Posted: February 11, 2020 11:47
The Uluru-Kata Tjuta National Park Board of Management decided they will close the climb to the top of Uluru on 26 October 2019. The Board is made up of a majority of traditional owners of the park.
Uluru has been sacred to Anangu for tens of thousands of years, and climbing Uluru was not generally permitted under Tjukurpa (Anangu law and culture).
Visitors began climbing Uluru in the late 1930s, and to keep people safe, the first section of the climb chain was installed in 1964.
In 1985 Uluru-Kata Tjuta National Park was handed back to the traditional owners, Anangu, in an event known as Handback. The question of closing the climb was raised, and Anangu spokesman Kunmanara Lester said that while Anangu didn’t like people climbing Uluru it would be allowed for now.
In the 1990s signs were put up at the base of the climb which asked visitors on behalf of Anangu, Please Don’t Climb. As visitors learned more about Anangu culture and their wishes, the number of visitors climbing Uluru began to drop.
In 2010, the release of the Park’s Management Plan signalled the intention to work towards closing the climb. In November 2017, the Board of Management agreed that the criteria which included the number of visitors climbing falling below 20%, voted unanimously to close the climb from 26 October 2019, the 34th anniversary of Handback. This significant decision demonstrates Tjukurpa and Australian law working together in joint management. Our vision is that the park is a place where Anangu law and culture is kept strong for future generations.

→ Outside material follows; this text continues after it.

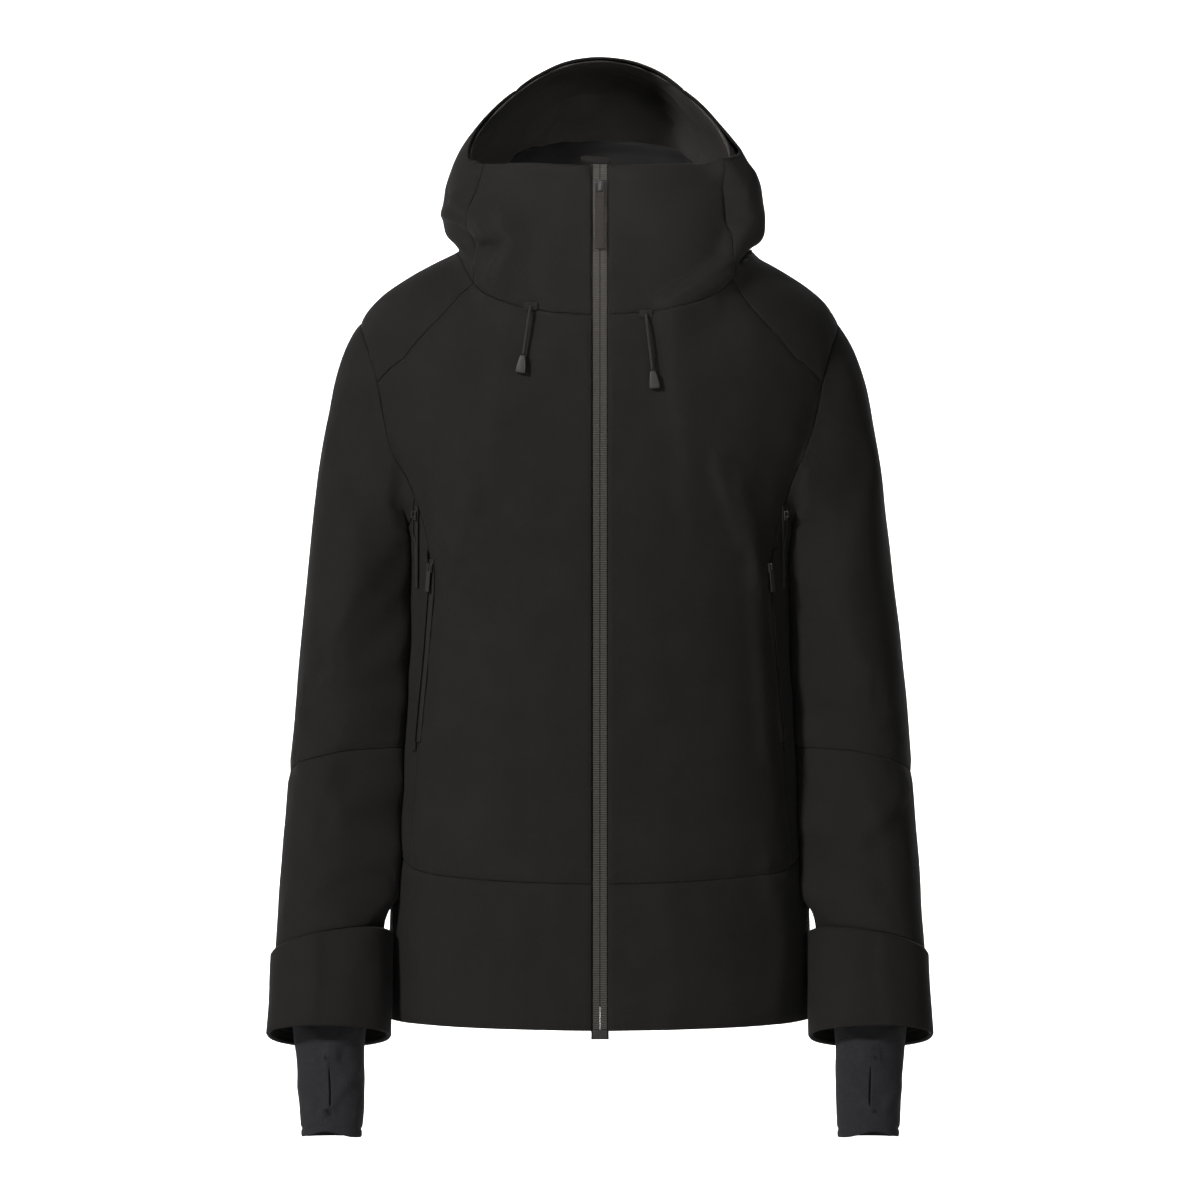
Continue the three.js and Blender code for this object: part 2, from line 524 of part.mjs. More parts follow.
// ---------- small parts ----------
const wasm = await Module();
wasm.setup();
function toSolid(geometry) {
  const bare = new THREE.BufferGeometry();
  const plain = geometry.index ? geometry.toNonIndexed() : geometry;
  bare.setAttribute('position', plain.attributes.position.clone());
  const merged = mergeVertices(bare, 1e-4);
  return new wasm.Manifold(new wasm.Mesh({
    numProp: 3, vertProperties: merged.attributes.position.array,
    triVerts: Uint32Array.from(merged.index.array),
  }));
}
function toGeometry(solid) {
  const mesh = solid.getMesh();
  const geometry = new THREE.BufferGeometry();
  geometry.setAttribute('position', new THREE.BufferAttribute(mesh.vertProperties, 3));
  geometry.setIndex(new THREE.BufferAttribute(mesh.triVerts, 1));
  return geometry;
}
function box(x, y, z, at = vec(0, 0, 0)) {
  return new THREE.BoxGeometry(x, y, z).translate(at.x, at.y, at.z);
}
// Stands a piece on a surface: its own +Z along `up`, its own -Y along `out`.
function place(mesh, at, up, out) {
  const z = up.clone().normalize();
  const x = out.clone().negate().cross(z).normalize();
  const y = z.clone().cross(x);
  mesh.quaternion.setFromRotationMatrix(new THREE.Matrix4().makeBasis(x, y, z));
  mesh.position.copy(at);
  return mesh;
}
const zipUp = vec(0, zipLean, 1).normalize();
const zipOut = vec(0, -1, zipLean).normalize();
const onZip = (z, x = 0, lift = 0) => vec(x, zipLine(z), z).addScaledVector(zipOut, lift);

// Main zip: two halves with their teeth closed, a box at the foot and a fold at the top.
const zipLength = (zipTop - zipBottom) / zipUp.z;
for (const [side, name] of [[1, 'left'], [-1, 'right']]) {
  const width = tapeHalf - seamGap / 2;
  const tape = add(`zip_tape_${name}`, box(width, tapeWall, zipLength), zipCoil);
  place(tape, onZip((zipTop + zipBottom) / 2, side * (seamGap / 2 + width / 2), -seamGap - tapeWall / 2),
    zipUp, zipOut);
}
const foot = { wide: 2 * (tapeHalf - seamGap), thick: tapeWall + 2, tall: 9, set: 1.4 };
place(add('zip_box', box(foot.wide, foot.thick, foot.tall), zipMetal),
  onZip(zipBottom - seamGap - foot.tall / 2, 0, -foot.set), zipUp, zipOut);
// The fold over the zip's top reaches further over the wearer's right side.
const garage = { wide: 28, thick: 6, tall: 6, set: 1.5, shift: -3.5, gap: seamGap + 0.2 };
place(add('zip_garage', box(garage.wide, garage.thick, garage.tall), shellCloth),
  onZip(zipTop + garage.gap + garage.tall / 2, garage.shift, -garage.set), zipUp, zipOut);

// A slider: a plate with a bridge over it that the pull hangs from. Origin at the plate's back.
const plate = { width: 9, thick: 2.2 };
const bridge = { width: 4, low: -3, high: 7, leg: 2, inside: 2.6, roof: 1.2 };
function sliderGeometry(scale) {
  const reach = plate.thick + bridge.inside + bridge.roof;
  const height = bridge.high - bridge.low;
  const arch = toSolid(box(bridge.width, reach, height,
    vec(0, -reach / 2, (bridge.high + bridge.low) / 2)));
  const hole = toSolid(box(bridge.width * 2, bridge.inside, height - 2 * bridge.leg,
    vec(0, -plate.thick - bridge.inside / 2, (bridge.high + bridge.low) / 2)));
  const base = toSolid(box(plate.width, plate.thick, sliderHeight, vec(0, -plate.thick / 2, 0)));
  return toGeometry(base.add(arch).subtract(hole)).scale(scale, scale, scale);
}
// A pull: a flat frame whose top bar lies in the bridge, with a strap below. Origin on the bar.
const frameWall = 1.4, barHeight = 2, barPlay = 0.6;
function pullGeometry(scale, length) {
  const half = strapWidth / 2, inner = bridge.width / 2 + 0.5;
  const drop = bridge.high - bridge.low - barHeight;
  const shape = new THREE.Shape([[-half, barHeight / 2], [half, barHeight / 2], [half, -length],
    [-half, -length]].map((p) => new THREE.Vector2(...p)));
  shape.holes.push(new THREE.Path([[-inner, -barHeight / 2], [-inner, -drop], [inner, -drop],
    [inner, -barHeight / 2]].map((p) => new THREE.Vector2(...p))));
  const flat = new THREE.ExtrudeGeometry(shape, { depth: frameWall, bevelEnabled: false });
  flat.translate(0, 0, -frameWall / 2).rotateX(Math.PI / 2);
  flat.deleteAttribute('normal');
  flat.deleteAttribute('uv');
  return mergeVertices(flat.scale(scale, scale, scale), 1e-4);
}
const barPlace = vec(0, -plate.thick - bridge.inside / 2, bridge.high - bridge.leg - barHeight / 2 - barPlay);
const sliderLift = 0.4;         // the plate's back stands this far in front of the teeth
function addSlider(name, pullName, scale, length, at, up, out, look) {
  const group = place(new THREE.Group(), at, up, out);
  jacket.add(group);
  add(name, sliderGeometry(scale), zipMetal, group);
  if (!pullName) return;
  const pull = add(pullName, pullGeometry(scale, length / scale), look, group);
  pull.position.copy(barPlace).multiplyScalar(scale);
}
addSlider('main_slider', 'main_pull', 1, strapLength, onZip(sliderRest, 0, sliderLift), zipUp,
  zipOut, webbing);

// Hand pockets and underarm vents. Strips follow the body just outside the face fabric.
function stripGeometry(angleAtZ, from, to, lowEdge, highEdge, near, far, steps = 6) {
  const shift = (z, mm) => {
    const angle = angleAtZ(z);
    const perDegree = bodyPoint(angle + 0.5, z).distanceTo(bodyPoint(angle - 0.5, z));
    return angle + mm / perDegree;
  };
  const grid = [lowEdge, highEdge].map((mm) => straight([0, from], [0, to], steps)
    .map(([, z]) => [shift(z, mm), z]));
  return wall([{ laid: layGrid(bodyPoint, grid, { sewn: '' }), outer: -far, inner: -near }]);
}
const stripLift = 0.5, stripThick = 1.1;
const sideCurve = new THREE.SplineCurve(seamTable.sideFront[0].map((p) => new THREE.Vector2(...p)));
function sideSeamAngle(z) {
  let low = 0, high = 1;
  for (let k = 0; k < 30; k++) {
    const middle = (low + high) / 2;
    if (sideCurve.getPoint(middle).y < z) low = middle; else high = middle;
  }
  return sideCurve.getPoint(low).x;
}
const ventAngle = (z) => angleAt(166 * g, z);
const outwardAt = (angle, z) => normalAt(bodyPoint, angle, z, 0.5, 1);
// A straight run for a slider over a curved strip: it clears the highest point of the strip.
function slideRun(angleAtZ, top, bottom) {
  const lift = stripLift + stripThick + 3 * seamGap;
  const ends = [top, bottom].map((z) => bodyPoint(angleAtZ(z), z));
  const up = ends[0].clone().sub(ends[1]).normalize();
  const out = outwardAt(angleAtZ((top + bottom) / 2), (top + bottom) / 2);
  out.addScaledVector(up, -out.dot(up)).normalize();
  let clear = 0;
  for (let k = 0; k <= 10; k++) {
    const z = mix(bottom, top, k / 10);
    clear = Math.max(clear, bodyPoint(angleAtZ(z), z).sub(ends[1]).dot(out));
  }
  return { top: ends[0].addScaledVector(out, lift + clear), up, out,
    travel: ends[1].addScaledVector(out, lift + clear).distanceTo(ends[0]) };
}
addPair('pocket_zip', stripGeometry(sideSeamAngle, pocketBottom, pocketTop, -pocketTape / 2,
  pocketTape / 2, stripLift, stripLift + stripThick), zipCoil);
addPair('pocket_welt', stripGeometry(sideSeamAngle, pocketBottom - 8, pocketTop + 8,
  pocketTape / 2 + 2 * seamGap, pocketTape / 2 + 2 * seamGap + weltWidth, stripLift, stripLift + 2),
shellCloth);
addPair('vent_zip', stripGeometry(ventAngle, ventBottom, ventTop, -ventTape / 2, ventTape / 2,
  stripLift, stripLift + stripThick, 3), zipCoil);
const bagGrid = grids.front.slice(bagFrom[0], bagTo[0] + 1)
  .map((column) => column.slice(bagFrom[1], bagTo[1] + 1));
addPair('pocket_bag', wall([{
  laid: layGrid(bodyPoint, bagGrid, { gap: 1 }), outer: underShell, inner: underShell + bagWall,
}]), liningCloth);
const flip = (v, side) => vec(side * v.x, v.y, v.z);
const runs = { pocket: slideRun(sideSeamAngle, pocketTop - 8, pocketBottom + 10),
  vent: slideRun(ventAngle, ventTop - 8, ventBottom + 8) };
for (const [side, name] of [[1, 'left'], [-1, 'right']]) {
  const pocket = runs.pocket, vent = runs.vent;
  addSlider(`pocket_slider_${name}`, `pocket_pull_${name}`, smallSlider, 24,
    flip(pocket.top, side), flip(pocket.up, side), flip(pocket.out, side), webbing);
  addSlider(`vent_slider_${name}`, null, smallSlider, 0, flip(vent.top, side),
    flip(vent.up, side), flip(vent.out, side));
}

// Hood drawcords: each leaves a stitched buttonhole under the collar seam and hangs down.
const cordEnds = { left: [41, 752, 47, 701], right: [-62, 759, -68.5, 715] };
const cordEndSize = { wide: 9, thick: 6, tall: 16, neck: 5 };
const eyelet = { wide: 12, thick: 0.8, tall: 7 };
const cordSag = 1.6;            // how far the cord stands off between its ends
for (const [name, [x0, z0, x1, z1]] of Object.entries(cordEnds)) {
  const onFront = (x, z, lift) => {
    const angle = angleAt(x, z);
    return bodyPoint(angle, z).addScaledVector(outwardAt(angle, z), lift);
  };
  const hole = onFront(x0, z0, stripLift + eyelet.thick / 2);
  const holeOut = outwardAt(angleAt(x0, z0), z0);
  place(add(`cord_eyelet_${name}`, box(eyelet.wide, eyelet.thick, eyelet.tall), shellCloth), hole,
    vec(0, 0, 1), holeOut);
  const start = stripLift + eyelet.thick + seamGap + cordDiameter / 2;
  const steps = 9;
  const route = [];
  for (let k = 0; k <= steps; k++) {
    const t = k / steps;
    const lift = mix(start, cordEndSize.thick / 2 + stripLift + 1, t)
      + cordSag * Math.sin(Math.PI * Math.sqrt(t));
    route.push(onFront(mix(x0, x1, t), mix(z0, z1, t), lift));
  }
  const path = new THREE.CatmullRomCurve3(route, false, 'catmullrom', 0.5);
  const ring = new THREE.Shape(Array.from({ length: 8 }, (_, k) => new THREE.Vector2(
    cordDiameter / 2 * Math.cos(k * Math.PI / 4), cordDiameter / 2 * Math.sin(k * Math.PI / 4))));
  const cord = new THREE.ExtrudeGeometry(ring, { steps: steps, extrudePath: path });
  cord.deleteAttribute('normal');
  cord.deleteAttribute('uv');
  add(`drawcord_${name}`, mergeVertices(cord, 1e-4), cordBraid);
  const { wide, thick, tall, neck } = cordEndSize;
  const up = route[steps - 1].clone().sub(route[steps]).normalize();
  const stopper = new THREE.ExtrudeGeometry(new THREE.Shape([[-neck / 2, 0], [-wide / 2, 5 - tall],
    [-wide / 2, -tall], [wide / 2, -tall], [wide / 2, 5 - tall], [neck / 2, 0]]
    .map((p) => new THREE.Vector2(...p))), { depth: thick, bevelEnabled: false });
  stopper.translate(0, 0, -thick / 2).rotateX(Math.PI / 2);
  stopper.deleteAttribute('normal');
  stopper.deleteAttribute('uv');
  place(add(`cord_end_${name}`, mergeVertices(stopper, 1e-4), moulded),
    route[steps].clone().addScaledVector(up, -seamGap), up, holeOut);
}

// Hanging loop at the back of the neck, against the inner collar.
const loopFoot = 840;
const loopEndAngle = 180 - deg(Math.asin((loopWidth / 2 / innerWide) ** (1 / 0.9)));
const innerFoot = innerLow.zip + innerLow.sides + innerLow.rear;
const innerTop = innerHigh.zip + innerHigh.sides + innerHigh.rear;
const collarInside = innerCollarPoint(loopEndAngle,
  (loopFoot + loopHeight - innerFoot) / (innerTop - innerFoot)).y - collarLiningWall - seamGap;
const loopTurn = { wide: 10, tall: 6 };      // the soft corners of the loop
// Half of an arch from its middle to its foot, one band width further in for the inner edge.
function archHalf(inset) {
  const half = loopWidth / 2 - inset, top = loopHeight - inset;
  const turn = new THREE.QuadraticBezierCurve(new THREE.Vector2(loopWidth / 2 - loopTurn.wide, top),
    new THREE.Vector2(half, top), new THREE.Vector2(half, loopHeight - loopTurn.tall));
  return [...turn.getPoints(3), new THREE.Vector2(half, 0)];
}
const overIt = (points) => points.map((p) => new THREE.Vector2(-p.x, p.y)).reverse();
const loopShape = new THREE.Shape([...overIt(archHalf(0)), ...archHalf(0),
  ...[...archHalf(loopBand)].reverse(), ...overIt(archHalf(loopBand)).reverse()]);
const loop = new THREE.ExtrudeGeometry(loopShape,
  { depth: loopDepth, bevelEnabled: false });
loop.translate(0, 0, -loopDepth / 2).rotateX(Math.PI / 2);
loop.deleteAttribute('normal');
loop.deleteAttribute('uv');
const loopY = collarInside - 2 * seamGap - loopDepth / 2;
add('hang_loop', mergeVertices(loop, 1e-4), webbing).position.set(0, loopY, loopFoot);

// The origin: the underside of the loop's top, where a peg or hanger holds it.
const origin = vec(0, loopY, loopFoot + loopHeight - loopBand);
jacket.position.copy(origin).negate();
const root = new THREE.Group();
root.add(jacket);

export default root;
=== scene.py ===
# Hooded ski jacket, hanging zipped: the visible cloth, seams, zips and cords around the CAD frame.
import json
import math

import bmesh
import bpy
import numpy as np
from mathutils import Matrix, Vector, noise
from mathutils.bvhtree import BVHTree
from mathutils.kdtree import KDTree

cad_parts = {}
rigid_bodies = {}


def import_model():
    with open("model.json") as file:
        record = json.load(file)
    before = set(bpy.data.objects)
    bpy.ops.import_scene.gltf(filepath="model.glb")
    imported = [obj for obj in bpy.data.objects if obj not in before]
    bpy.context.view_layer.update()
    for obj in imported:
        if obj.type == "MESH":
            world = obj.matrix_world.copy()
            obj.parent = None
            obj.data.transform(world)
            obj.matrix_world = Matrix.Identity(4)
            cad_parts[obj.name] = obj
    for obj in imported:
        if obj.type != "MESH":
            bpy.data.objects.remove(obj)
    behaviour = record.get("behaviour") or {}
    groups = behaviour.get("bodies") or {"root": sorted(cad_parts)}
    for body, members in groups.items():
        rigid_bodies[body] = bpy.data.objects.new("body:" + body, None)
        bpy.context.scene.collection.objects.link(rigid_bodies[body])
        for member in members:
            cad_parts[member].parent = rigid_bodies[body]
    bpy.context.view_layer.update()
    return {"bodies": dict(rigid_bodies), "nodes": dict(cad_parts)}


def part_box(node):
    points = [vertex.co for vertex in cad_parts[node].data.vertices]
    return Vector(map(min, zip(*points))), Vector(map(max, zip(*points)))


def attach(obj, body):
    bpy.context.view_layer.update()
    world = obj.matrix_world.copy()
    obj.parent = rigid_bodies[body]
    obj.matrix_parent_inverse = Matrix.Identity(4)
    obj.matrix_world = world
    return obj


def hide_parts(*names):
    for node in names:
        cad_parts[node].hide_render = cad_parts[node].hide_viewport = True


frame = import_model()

MM = 0.001


def corners_of(*nodes):
    """Lowest and highest corner of several CAD nodes together."""
    boxes = [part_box(n) for n in nodes]
    low = Vector([min(b[0][k] for b in boxes) for k in range(3)])
    high = Vector([max(b[1][k] for b in boxes) for k in range(3)])
    return low, high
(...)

Visitors are advised that climbing Uluru is a breach of the Environmental Protection and Biodiversity (EPBC) Act, and penalties will be issued to visitors attempting to do so.
We have interviewed Jo George who is one of the owners of The Rock Tour to get his thoughts about the climb being closed at Uluru. Jo set up The Rock Tour in 2006 and designed the itineraries that we currently offer. Jo has been working in the Youth Backpacker Market for the last 25 years.
Q - Have you ever climber Uluru?
A - No!
Q - What are your main reasons for not climbing Uluru?
A - The Anangu have always asked people not to. It wasn’t that hard to respect their wishes especially as I knew I was going to hang around for a bit and try and find out why. Simply though, there was a big sign that said it was offensive to them!
- I believe I have a good understanding of how the local people think and used to think now after nearly thirty years since I first went to Uluru. My decision to not climb and try and find a way to explain that there were better alternatives is one of the best that I have ever made.
- To me it’s not as complicated as having respect for a group of people that most will never meet. It’s more about respecting the fact that they have a belief. It is the Western way to be inquisitive and try and find out why. It’s a lot easier to just believe that they have a belief and not always try and figure out why?
- It is extremely steep and dangerous.
Q - The Rock Tour has taken over 100,000 customers to Uluru in the last 14 years, what percentage of customers have decided to climb Uluru?
A - It is a pure guess but I’d like to think it is under 5%. We have had some great guides over the years that put huge effort into explaining culture to customers. We never advertised it and when we started in 2006, people were ready to accept it and look for alternatives. It hasn’t been opened as much since 2006 either so the option to climb was a lot less than when I started in the 1990’s. I think we worked harder back then as when I started 80% tried to climb! Not on my bus though. I’d get into a few verbal scraps and a bit of bother with my bosses but I still stuck up for it!
Q - Has the closure of the climb changed any of your tour itineraries?
A - Not at all, we never had it included in the itineraries. When you book onto The Rock Tour we include the 2 hour Uluru base walk, cultural centre, Mala talk plus both Uluru sunset and Uluru sunrise.